Short problem → Return the material below in full and exactly.
========================================================================
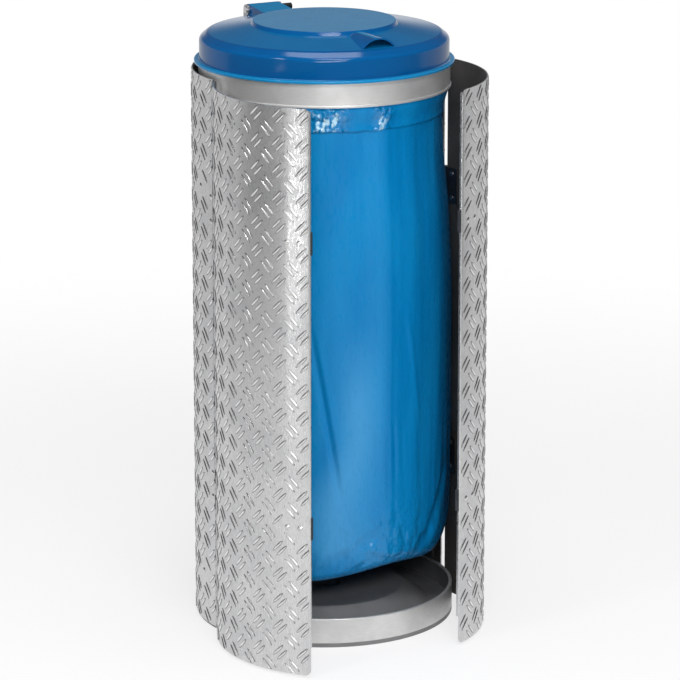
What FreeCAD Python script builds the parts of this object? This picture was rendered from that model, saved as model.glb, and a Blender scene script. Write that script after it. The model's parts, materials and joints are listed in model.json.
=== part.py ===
import FreeCAD, Part
import math
import os

from FreeCAD import Vector

# Round waste-sack stand. Millimetres, Z up, floor at z = 0, axis at x = y = 0, doorway towards -Y.
# Angles are in degrees round the axis, 0 at the middle of the doorway and growing towards +X.

# Sheet body: one fixed back panel and two doors
BODY_R = 215.0
SHEET = 2.0
BODY_FOOT = 4.0
BODY_TOP = 920.0
DOORWAY_HALF_ANGLE = 82.0
HINGE_GAP = 6.4
FRAME_SLOT = 9.5
MEETING_GAP = 4.0
DOOR_RETURN = 6.0
DOOR_CORNER = 10.0
BEND_R = 3.0
LEFT_REST_ANGLE = 44.0
RIGHT_REST_ANGLE = 24.0

# Heights of the door hinges and catches
HARDWARE_LOW = 247.0
HARDWARE_DROP = 212.0

# Door hinges
LEAF_TALL = 60.0
LEAF_LONG = 25.0
LEAF_SHEET = 1.5
KNUCKLE_R = 2.75
KNUCKLE_GAP = 0.4
DOOR_PIN_R = 1.5
DOOR_PIN_HEAD_R = 2.6
DOOR_PIN_HEAD = 1.5
LEAF_RIVET_SPREAD = 20.0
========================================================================
Response below →
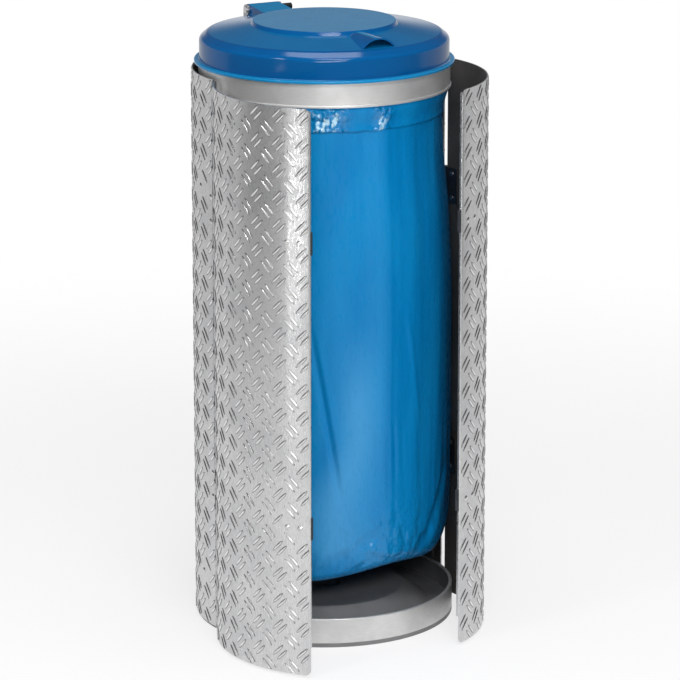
What FreeCAD Python script builds the parts of this object? This picture was rendered from that model, saved as model.glb, and a Blender scene script. Write that script after it. The model's parts, materials and joints are listed in model.json.
=== part.py ===
import FreeCAD, Part
import math
import os

from FreeCAD import Vector

# Round waste-sack stand. Millimetres, Z up, floor at z = 0, axis at x = y = 0, doorway towards -Y.
# Angles are in degrees round the axis, 0 at the middle of the doorway and growing towards +X.

# Sheet body: one fixed back panel and two doors
BODY_R = 215.0
SHEET = 2.0
BODY_FOOT = 4.0
BODY_TOP = 920.0
DOORWAY_HALF_ANGLE = 82.0
HINGE_GAP = 6.4
FRAME_SLOT = 9.5
MEETING_GAP = 4.0
DOOR_RETURN = 6.0
DOOR_CORNER = 10.0
BEND_R = 3.0
LEFT_REST_ANGLE = 44.0
RIGHT_REST_ANGLE = 24.0

# Heights of the door hinges and catches
HARDWARE_LOW = 247.0
HARDWARE_DROP = 212.0

# Door hinges
LEAF_TALL = 60.0
LEAF_LONG = 25.0
LEAF_SHEET = 1.5
KNUCKLE_R = 2.75
KNUCKLE_GAP = 0.4
DOOR_PIN_R = 1.5
DOOR_PIN_HEAD_R = 2.6
DOOR_PIN_HEAD = 1.5
LEAF_RIVET_SPREAD = 20.0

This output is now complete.